═════ Source excerpt

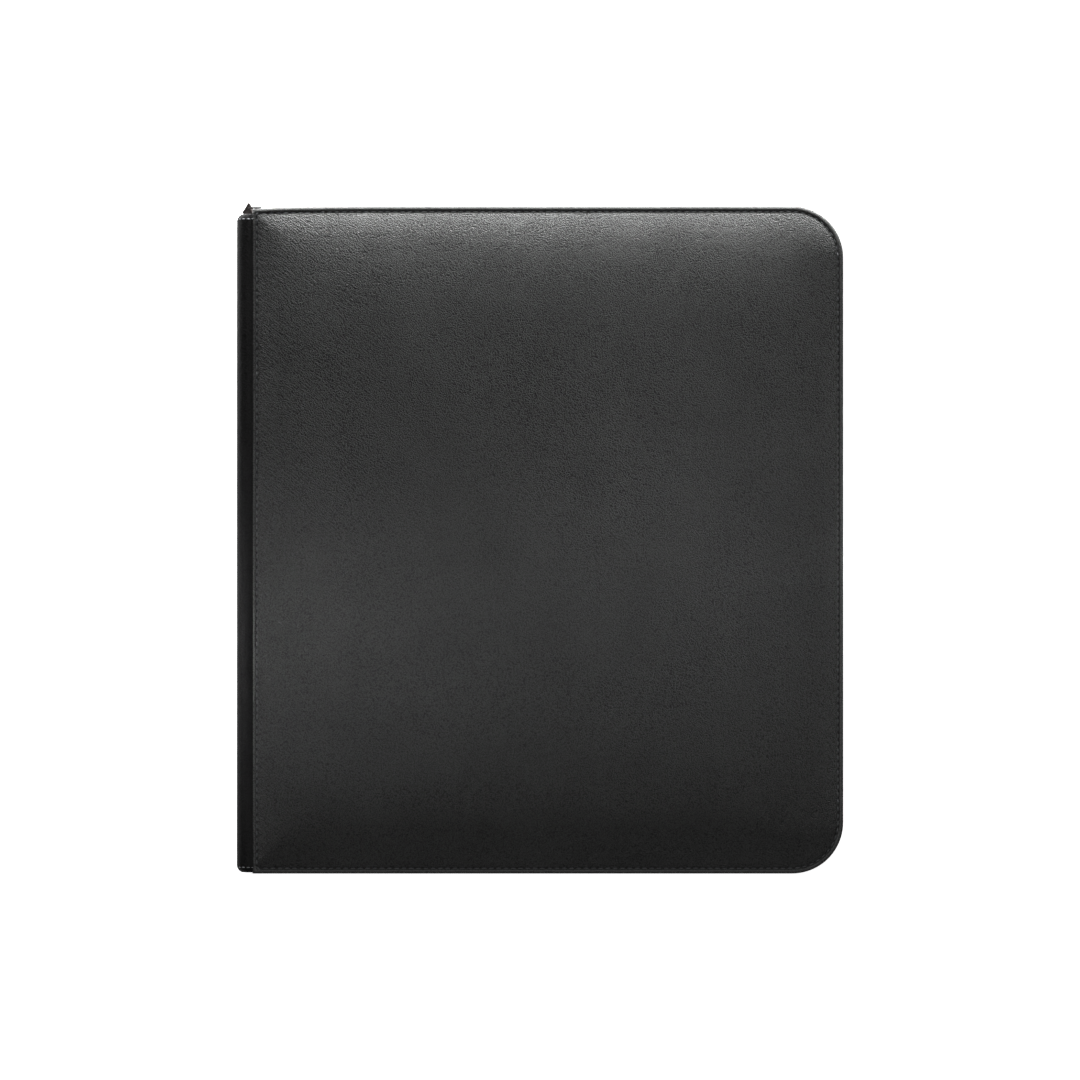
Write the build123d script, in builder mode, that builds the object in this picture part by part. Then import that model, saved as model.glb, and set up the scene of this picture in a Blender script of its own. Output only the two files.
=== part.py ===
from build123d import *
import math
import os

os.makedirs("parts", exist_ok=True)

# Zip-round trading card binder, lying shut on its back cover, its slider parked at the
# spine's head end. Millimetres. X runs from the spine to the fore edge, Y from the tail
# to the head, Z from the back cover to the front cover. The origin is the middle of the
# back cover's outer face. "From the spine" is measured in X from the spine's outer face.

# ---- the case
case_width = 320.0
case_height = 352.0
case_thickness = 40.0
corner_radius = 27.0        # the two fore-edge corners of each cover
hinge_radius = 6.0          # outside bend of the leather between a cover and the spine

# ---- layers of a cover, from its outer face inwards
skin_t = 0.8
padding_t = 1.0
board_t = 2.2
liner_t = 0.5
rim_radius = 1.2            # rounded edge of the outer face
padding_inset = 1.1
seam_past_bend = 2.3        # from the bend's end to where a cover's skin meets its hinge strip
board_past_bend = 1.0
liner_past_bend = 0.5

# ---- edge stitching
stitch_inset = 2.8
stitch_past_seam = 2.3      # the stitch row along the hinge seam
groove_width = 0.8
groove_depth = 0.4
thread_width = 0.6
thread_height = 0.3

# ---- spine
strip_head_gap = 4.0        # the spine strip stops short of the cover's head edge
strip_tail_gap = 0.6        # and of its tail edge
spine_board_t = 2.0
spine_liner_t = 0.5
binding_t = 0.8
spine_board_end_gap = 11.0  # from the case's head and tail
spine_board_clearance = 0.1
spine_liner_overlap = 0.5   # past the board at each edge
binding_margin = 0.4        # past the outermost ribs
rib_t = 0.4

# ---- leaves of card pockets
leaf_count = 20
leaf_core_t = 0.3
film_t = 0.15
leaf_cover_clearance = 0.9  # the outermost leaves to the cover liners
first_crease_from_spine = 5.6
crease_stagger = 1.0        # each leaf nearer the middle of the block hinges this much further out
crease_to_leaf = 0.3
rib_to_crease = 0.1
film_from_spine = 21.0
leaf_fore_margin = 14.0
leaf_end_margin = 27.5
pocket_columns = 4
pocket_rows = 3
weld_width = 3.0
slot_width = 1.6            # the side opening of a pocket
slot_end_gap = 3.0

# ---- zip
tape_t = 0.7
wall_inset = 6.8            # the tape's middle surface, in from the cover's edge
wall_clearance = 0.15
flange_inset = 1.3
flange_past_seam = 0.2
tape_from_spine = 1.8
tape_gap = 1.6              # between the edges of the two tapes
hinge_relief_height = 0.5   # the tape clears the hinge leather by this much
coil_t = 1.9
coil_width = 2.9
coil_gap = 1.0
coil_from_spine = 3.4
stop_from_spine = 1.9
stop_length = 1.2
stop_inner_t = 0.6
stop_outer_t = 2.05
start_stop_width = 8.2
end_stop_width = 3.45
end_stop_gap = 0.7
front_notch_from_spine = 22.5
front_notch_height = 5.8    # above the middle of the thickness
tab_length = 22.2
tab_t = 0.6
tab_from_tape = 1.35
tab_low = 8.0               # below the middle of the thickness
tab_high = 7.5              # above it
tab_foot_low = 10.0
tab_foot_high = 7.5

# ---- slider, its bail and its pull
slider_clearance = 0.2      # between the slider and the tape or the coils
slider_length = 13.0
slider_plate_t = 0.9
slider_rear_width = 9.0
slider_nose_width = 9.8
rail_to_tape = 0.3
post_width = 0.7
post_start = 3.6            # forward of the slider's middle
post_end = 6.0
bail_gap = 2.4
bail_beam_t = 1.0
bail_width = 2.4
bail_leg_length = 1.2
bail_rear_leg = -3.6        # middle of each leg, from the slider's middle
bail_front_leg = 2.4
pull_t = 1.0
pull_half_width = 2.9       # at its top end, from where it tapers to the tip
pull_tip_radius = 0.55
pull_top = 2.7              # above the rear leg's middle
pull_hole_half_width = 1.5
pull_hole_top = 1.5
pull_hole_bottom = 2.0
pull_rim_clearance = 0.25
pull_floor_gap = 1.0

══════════

▶ _Your instructions_
Restate the first line and every line after it, word for word, stopping once the line with "liner_past_bend = 0.5" is done.

▶ _Task solution_
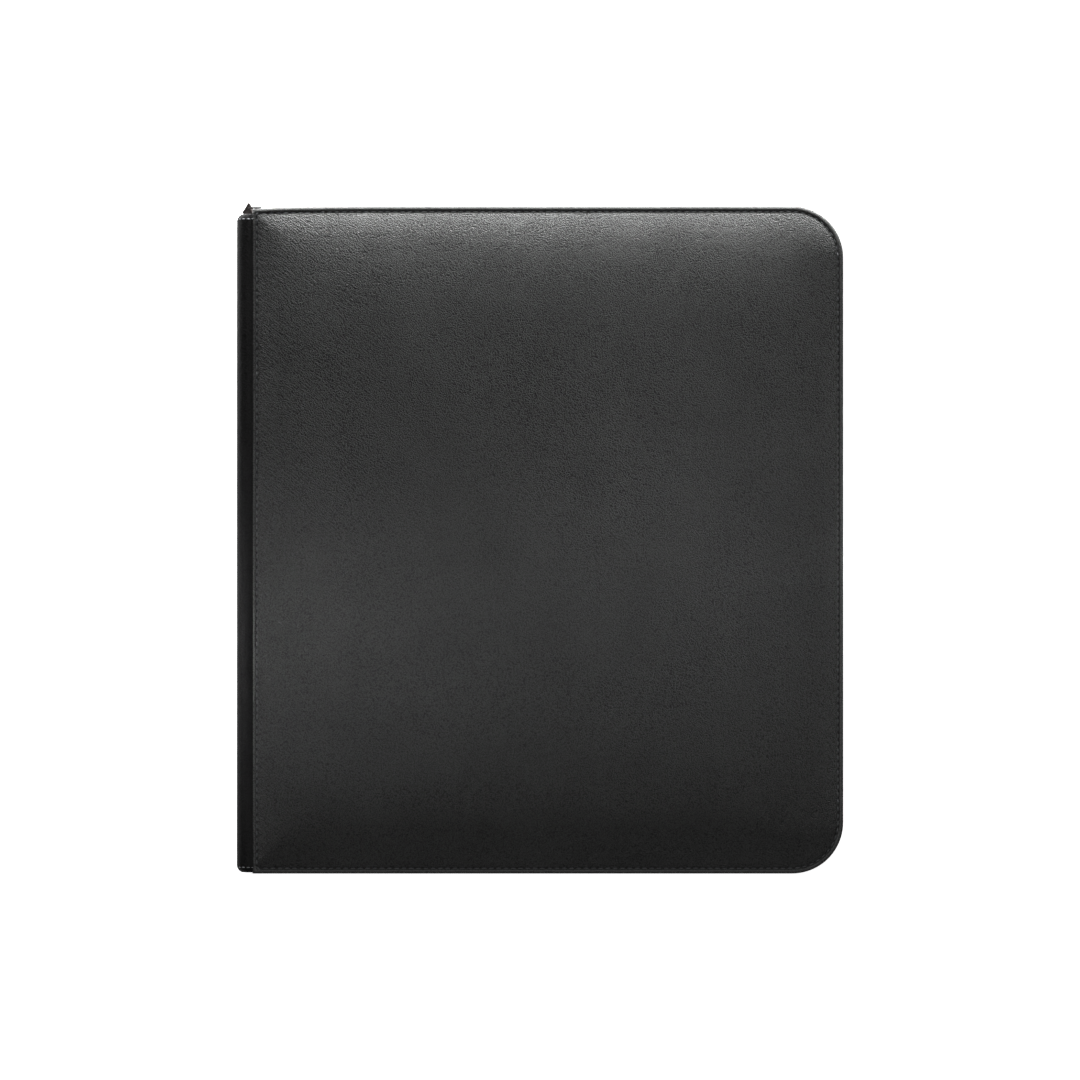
Write the build123d script, in builder mode, that builds the object in this picture part by part. Then import that model, saved as model.glb, and set up the scene of this picture in a Blender script of its own. Output only the two files.
=== part.py ===
from build123d import *
import math
import os

os.makedirs("parts", exist_ok=True)

# Zip-round trading card binder, lying shut on its back cover, its slider parked at the
# spine's head end. Millimetres. X runs from the spine to the fore edge, Y from the tail
# to the head, Z from the back cover to the front cover. The origin is the middle of the
# back cover's outer face. "From the spine" is measured in X from the spine's outer face.

# ---- the case
case_width = 320.0
case_height = 352.0
case_thickness = 40.0
corner_radius = 27.0        # the two fore-edge corners of each cover
hinge_radius = 6.0          # outside bend of the leather between a cover and the spine

# ---- layers of a cover, from its outer face inwards
skin_t = 0.8
padding_t = 1.0
board_t = 2.2
liner_t = 0.5
rim_radius = 1.2            # rounded edge of the outer face
padding_inset = 1.1
seam_past_bend = 2.3        # from the bend's end to where a cover's skin meets its hinge strip
board_past_bend = 1.0
liner_past_bend = 0.5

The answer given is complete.